5 Comments so far...

Clopopine Trouillefou Says:

26 mars 2008 at 16:26.

ça donne rudement envie… Je crois que la fascination vient aussi du côté « secret » des rites, lui-même issu de la persécution -un peu comme l’alchimie, ou les réunions de sociétés secrètes (dans « les cigares du Pharaon », la réunion des adeptes en costumes bleu lavande, genre pénitents espagnols, vaut ainsi son jus de citron et témoigne de la fascination, non ?)

Perso, je n’ai encore jamais vu de site cathare (mais je ne désespère pas), à part une visite dans le site surpeuplé de Minerve… Où je ne suis pas restée longtemps, plus attirée par la coopérative libertaire de CRAVIROLA, qui, je crois, aurait tout pour vous plaire, à vous, Charbinois, Charbinoise et associés. Un site existe, et cet été, nous y avons passé trois jours assez intenses, il faut le reconnaître.

Pour le film « paradis en herbe », je m’en occupe, promis. Il vous faudra juste me communiquer une adresse pour l’envoi. Nous ferons ça genre cathare, ou réunion secrète du Club des Cinq : je mangerai le mail après l’avoir reçu, juré … :>))

Clopine Trouillefou

Paul Says:

27 mars 2008 at 08:56.

Alors là, pour le coup, merci ! Je ne connaissais pas du tout le projet Cravirola. Je viens d’aller mettre mon nez dedans et je trouve tout ça vraiment passionnant. Effectivement je crois qu’il y aurait des affinités sérieuses avec les idées des charbinois et des charbinoises même si nous ne sommes qu’une toute petite communauté de deux personnes !!!
Pour le film, je pense que Pascaline te contactera directement.

Pascaline Says:

27 mars 2008 at 09:32.

You-ouououououou !!! Clopiiiiiiiiiiiiiiiiiine !

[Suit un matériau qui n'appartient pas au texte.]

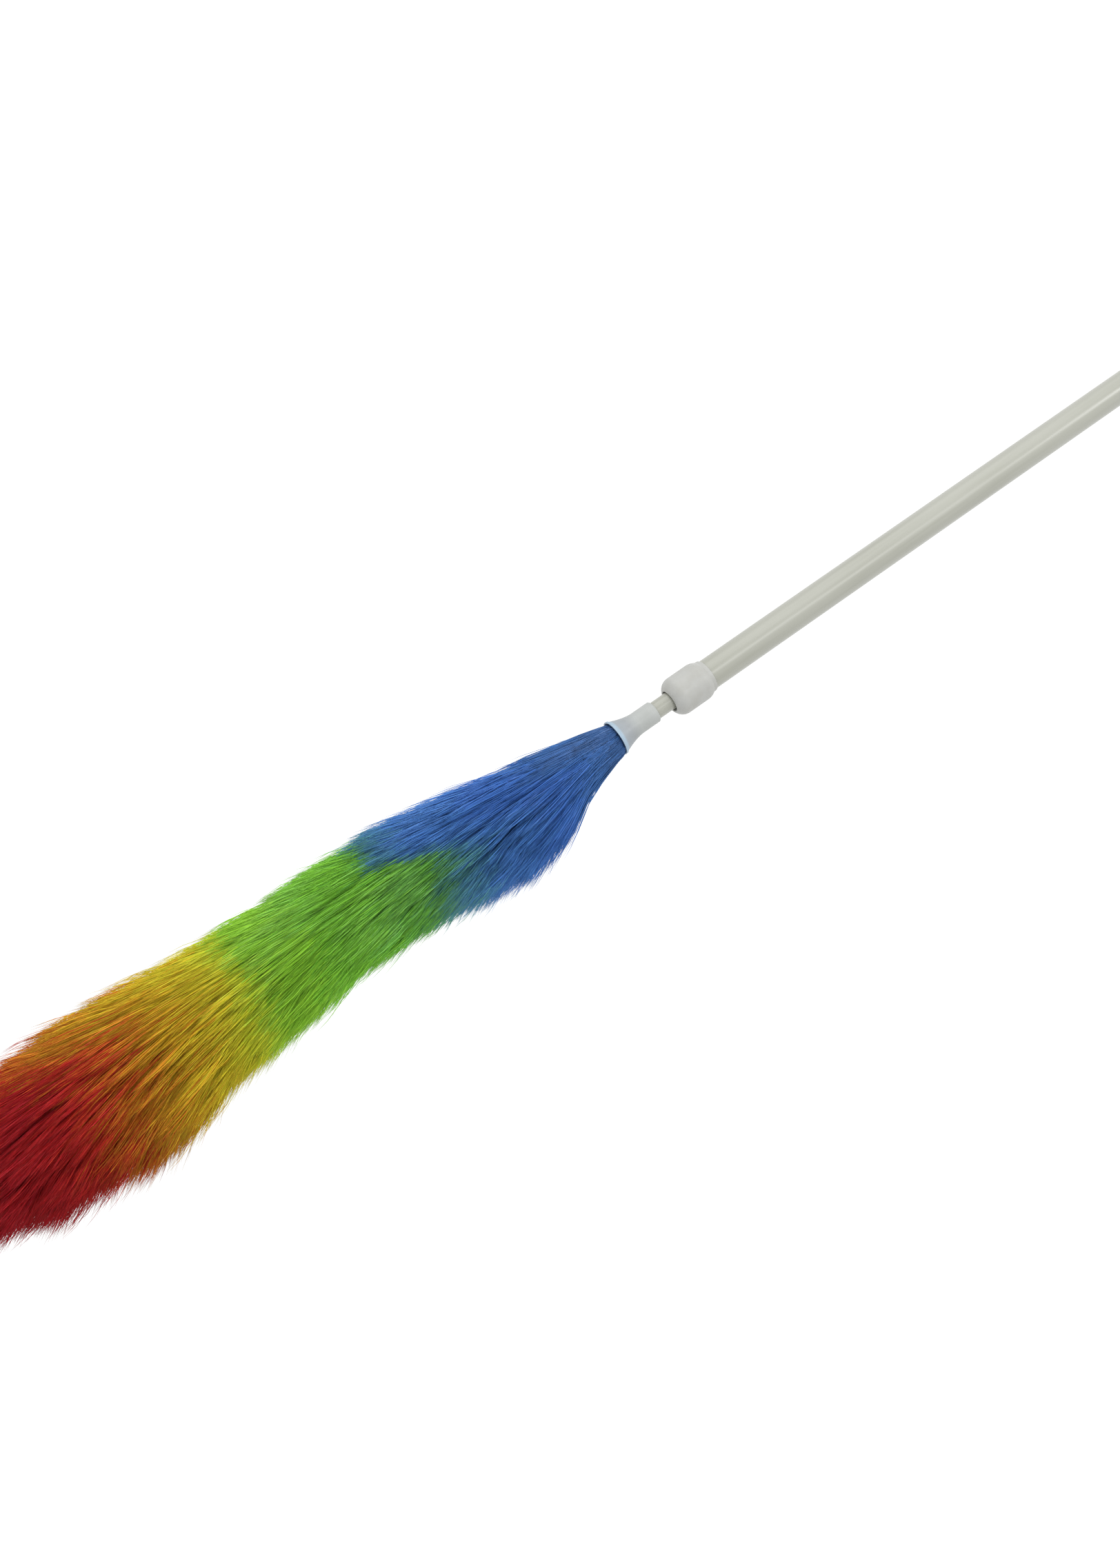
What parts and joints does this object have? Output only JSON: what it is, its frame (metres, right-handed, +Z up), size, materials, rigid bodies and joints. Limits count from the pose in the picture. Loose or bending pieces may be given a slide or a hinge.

Je vous renvoie à ma réponse du 21 mars sur le texte du 15 mars, le sorcier de Salette, et aussi à mon courriel du 20 mars, envoyé pour ne pas surcharger le blog avec des textes qui dépassent les 4 pages…!!!, et que je vous reposte à l’instant.

Vous suivez ;-))) ?

Un conseil gastronomique : rédigez le mail sur un chewing-gum pour éviter le goût de papier mâché. Un conseil pratique : ne pas oublier de coller un timbre, de préférence sans valeur faciale, en haut à droite de votre écran.

Et pendant que je te/vous cause, merci de tes participations ici, toujours fort appréciées. Bon sang, faut que je retourne sur ton blog connaître la suite de la palpitante histoire que tu nous donnes en épisodes…!!!

gandon marie-joelle Says:

6 mai 2012 at 11:27.

Boinjour,

Je suis vivement interessée par tous vos ecrits!

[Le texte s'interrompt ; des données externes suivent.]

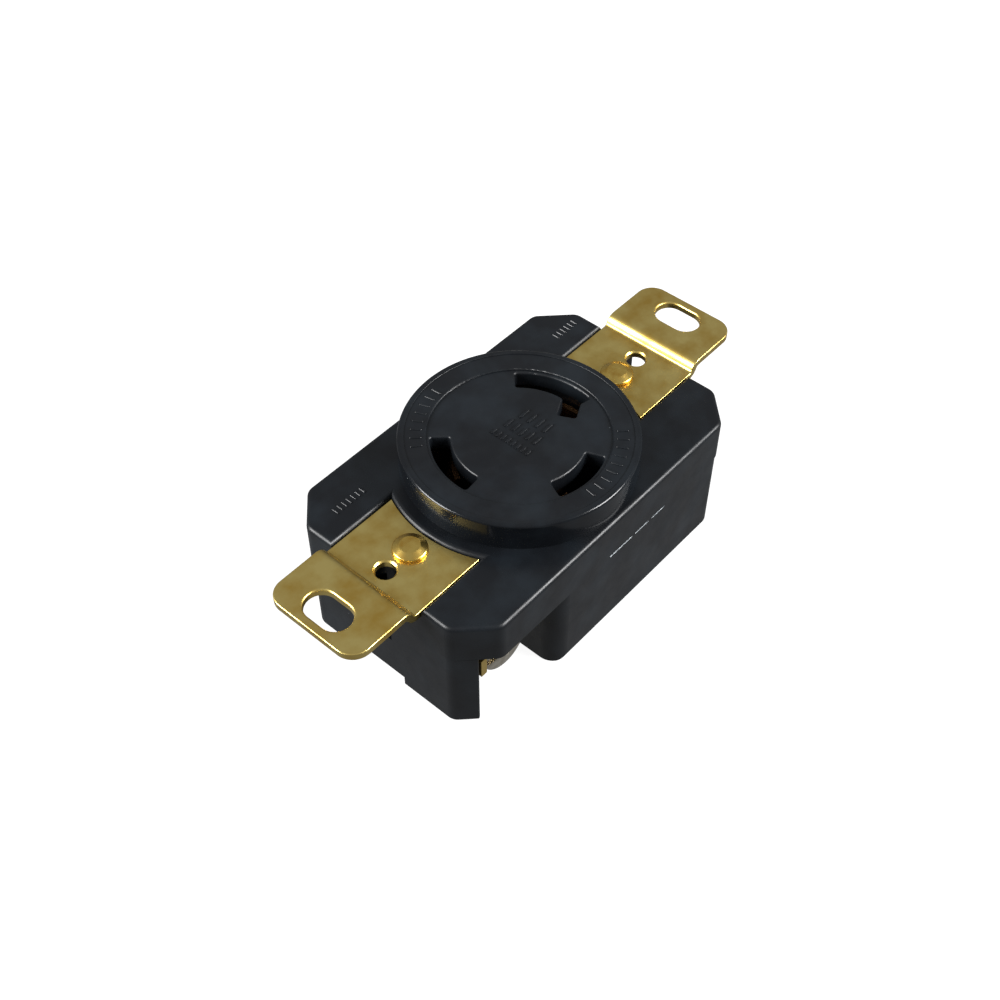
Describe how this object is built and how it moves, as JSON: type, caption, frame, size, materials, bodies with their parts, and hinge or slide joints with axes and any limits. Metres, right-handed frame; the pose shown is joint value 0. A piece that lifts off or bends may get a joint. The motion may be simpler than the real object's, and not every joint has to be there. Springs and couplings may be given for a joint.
{
  "type": "locking receptacle",
  "caption": "Flush-mounting locking power receptacle: eight-sided black body, round raised face with arc slots, slotted brass mounting ears and screw-clamp side terminals.",
  "frame": {"origin": "on the axis of the round boss, midway between the two box screws, in the plane of the ears' underside that seats on the wall box", "axes": "+X along the strap towards the ground slot (the hooked one), +Z out of the face towards the plug, +Y across the body"},
  "size_m": [0.0914, 0.04, 0.0293],
  "materials": {
    "black_plastic": "satin moulded thermoset, fine grain",
    "strap_brass": "satin rolled and pressed",
    "rivet_brass": "bright headed",
    "terminal_brass": "pressed",
    "contact_bronze": "spring temper, satin",
    "plated_steel": "bright nickel plating",
    "screw_brass": "turned",
    "green_screw": "green dyed plating"
  },
  "bodies": {
    "root": {"face_housing": "black_plastic", "rear_body": "black_plastic", "lower_strap": "strap_brass", "upper_strap": "strap_brass", "lower_strap_rivet": "rivet_brass", "upper_strap_rivet": "rivet_brass", "lower_rivet_washer": "rivet_brass", "upper_rivet_washer": "rivet_brass", "ground_bond_strip": "terminal_brass", "ground_bond_rivet": "rivet_brass", "neutral_contact_clip": "contact_bronze", "neutral_terminal_plate": "terminal_brass", "neutral_contact_rivet": "rivet_brass", "line_contact_clip": "contact_bronze", "line_terminal_plate": "terminal_brass", "line_contact_rivet": "rivet_brass", "ground_contact_clip": "contact_bronze", "ground_terminal_plate": "terminal_brass", "ground_contact_rivet": "rivet_brass"},
    "neutral_clamp": {"neutral_clamp_plate": "plated_steel"},
    "neutral_screw": {"neutral_terminal_screw": "plated_steel"},
    "line_clamp": {"line_clamp_plate": "plated_steel"},
    "line_screw": {"line_terminal_screw": "screw_brass"},
    "ground_clamp": {"ground_clamp_plate": "plated_steel"},
    "ground_screw": {"ground_terminal_screw": "green_screw"}
  },
  "joints": [
    {"name": "neutral_clamp_slide", "type": "slide", "parent": "root", "child": "neutral_clamp", "axis": [0, -1, 0], "range_m": [0, 0.003]},
    {"name": "neutral_screw_turn", "type": "hinge", "parent": "neutral_clamp", "child": "neutral_screw", "pos_m": [-0.0217, -0.0137, -0.0136], "axis": [0, -1, 0], "range_deg": [0, 1361]},
    {"name": "line_clamp_slide", "type": "slide", "parent": "root", "child": "line_clamp", "axis": [0, 1, 0], "range_m": [0, 0.003]},
    {"name": "line_screw_turn", "type": "hinge", "parent": "line_clamp", "child": "line_screw", "pos_m": [-0.0217, 0.0137, -0.0136], "axis": [0, 1, 0], "range_deg": [0, 1361]},
    {"name": "ground_clamp_slide", "type": "slide", "parent": "root", "child": "ground_clamp", "axis": [0, 1, 0], "range_m": [0, 0.003]},
    {"name": "ground_screw_turn", "type": "hinge", "parent": "ground_clamp", "child": "ground_screw", "pos_m": [0.0217, 0.0137, -0.0136], "axis": [0, 1, 0], "range_deg": [0, 1361]}
  ],
  "couplings": [
    {"joint": "neutral_screw_turn", "follows": "neutral_clamp_slide", "rad_per_m": 7913.3},
    {"joint": "line_screw_turn", "follows": "line_clamp_slide", "rad_per_m": 7913.3},
    {"joint": "ground_screw_turn", "follows": "ground_clamp_slide", "rad_per_m": 7913.3}
  ]
}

Je viens de créer une « petit » maison d’édition en Auvergne à thématique: rando/voyage.
Pouvez vous me donner un mail pour echanbger plus facilement?
Cordialement.
MJG.

Paul Says:

6 mai 2012 at 11:35.

@ Marie-Joelle – Je pense effectivement que nous pouvons continuer nos échanges en privé. Je vous écris donc parallèlement à ce commentaire.